Intinya, BB/GB ini sekarang merupakan ladang uang bagi para produser/label yang membawahi semua BB/GB saat ini. Ini merupakan euphoria sesaat dengan target market anak umur 7 tahun sampai dengan remaja, ketika segmentasi ini bergeser maka era BB/GB akan berlalu. Yang bisa bertahan hanyalah segelinitir, yang hanya mengandalkan penampilan fisik akan tenggelam dengan sendirinya, yang mengandalkan kekuatan manajemen semata juga akan tenggelam dengan sendirinya.

Dengan banyaknya jumlah ‘BB & GB’ sekarang ini, sudah memenuhi ‘demand’ dari dunia hiburan kita, apabila dalam istilah ekonomi itu ‘over supplied’ dimana jumlah ‘supply’ sudah melebihi ‘demand’ yang ada, singkatnya sudah terlalu banyak BB & GB itu. Jadinya produser-produser sudah latah dengan menciptakan clone-clone BB & GB.

Di Indonesia SMASH dianggap sebagai group vokal ala boyband pertama di Indonesia, sebenarnya banyak sebelum SMASH sudah eksis di Indonesia, seperti Kahitna dan sebagainya. Cuma pada saat itu pengaruh boyband/girlband dari Korea belum menjamur jadi ya dianggap hanya group biasa saja.
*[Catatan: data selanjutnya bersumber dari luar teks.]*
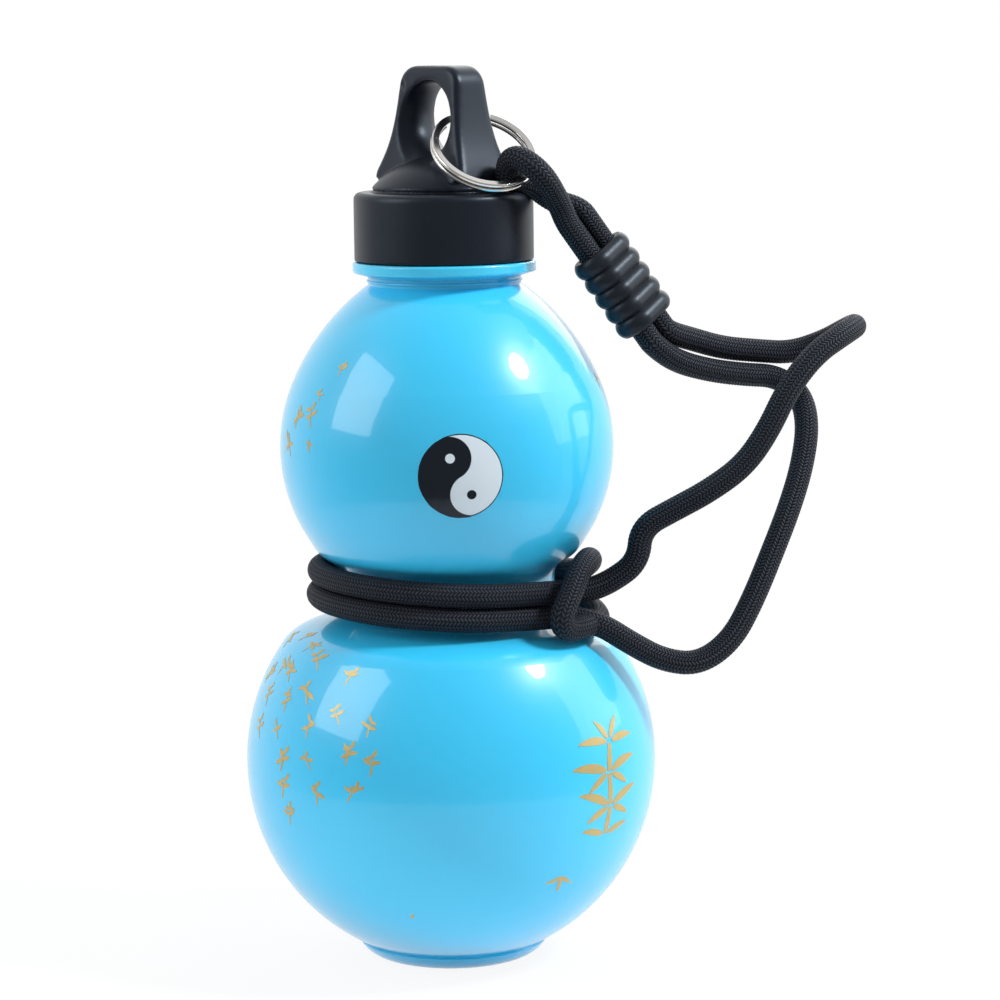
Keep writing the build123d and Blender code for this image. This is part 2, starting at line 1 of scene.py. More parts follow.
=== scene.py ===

Pada saat SMASH diluncurkan banyak tanggapan positif maupun negatif dari konsumen hiburan Indonesia; sentimen negatif itu wajar, tapi market yang mebuktikan bahwa formula itu sukses, terbukti dengan kesuskesan SMASH yang mungkin melebihi group-group sebelumnya yang pernah eksis di Indonesia.



Nah formula itu yang di copy dengan produser-produser lain dengan munculnya ‘boyband-boyband’ lain seperti, MAX5, HITZ, Dragonboyz, S9B dan lain-lainnya. SMASH dianggap pelopor juga tidak seratus persen benar, tetapi sebagai suatu fenomena yang memulai suatu trend di Indonesia itu benar. Sentimen negatif kepada SMASH itu wajar; seperti dicap meniru-niru K-Pop dan sebagainya, akan tetapi market yang menentukan semuanya.